Panel at National Women’s Studies Association
November 10, 2016
Decolonizing Asian Reproduction in the Face of U.S. Sex Selective Abortion Bans
Rajani Bhatia
State University of New York,
University at Albany
This paper explores dislocation and recontextualization of the population control narrative and how it attaches to racialized bodies in the diaspora. In particular, sex selection narratives resurface with unexpected effects. U.S.-based reproductive justice campaigns, once concerned about the gender discriminatory impact of sex selection, are re-strategizing to combat anti-choice forces that rely on racialized rhetoric to promote bans on “sex selective” abortion. How can we undo the colonial imaginary of the savage (now sexist and racialized Asian) baby killer without thwarting feminist concerns about sex selection that are embedded in critiques of the abuses of population control?
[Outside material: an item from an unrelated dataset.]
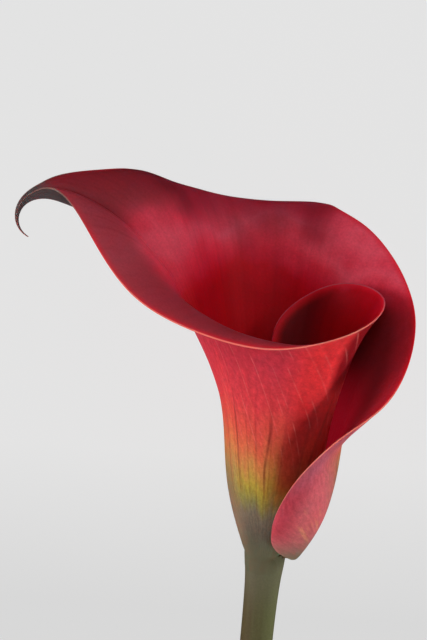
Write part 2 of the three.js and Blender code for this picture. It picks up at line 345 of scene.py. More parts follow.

Contraceptive Technologies as a Colonial Move: Pathologizing Reproduction in Senegal
Ellen E. Foley
Clark University
This paper argues that new contraceptives—touted as promoting empowerment—operate as a (re)colonizing of women’s bodies and selves. These technologies attempt to “rationalize” procreation and subject female bodies to pharmacological control without challenging the gender/sex orders that limit women’s bodily autonomy (Rubin 1975). The promotion of contraceptive innovations is an attempt to engage women in new forms of self-governance: the auto-regulation of fertility as a technology of the self (Foucault 1983). These themes are explored vis-à-vis the Sayana Press. I suggest that the “challenges” to a successful roll-out of Sayana Press in Senegal might be understood as (decolonial) resistance.
Population Control is Not (just) History
Anne Hendrixson
Hampshire College
The claim that top-down, target-driven population control is history is common in current scholarly and policy discourses about sexual and reproductive health and rights. I argue that this claim is problematic because it discourages critical inquiry into population control as a present phenomenon and stymies challenges to it. Elements of population control persist in the present alongside human rights and women’s empowerment approaches. I will discuss two such manifestations of population control: 1) neo-Malthusian narratives in family planning and 2) technocratic family planning approaches that promote targets to disseminate long-acting reversible contraceptives.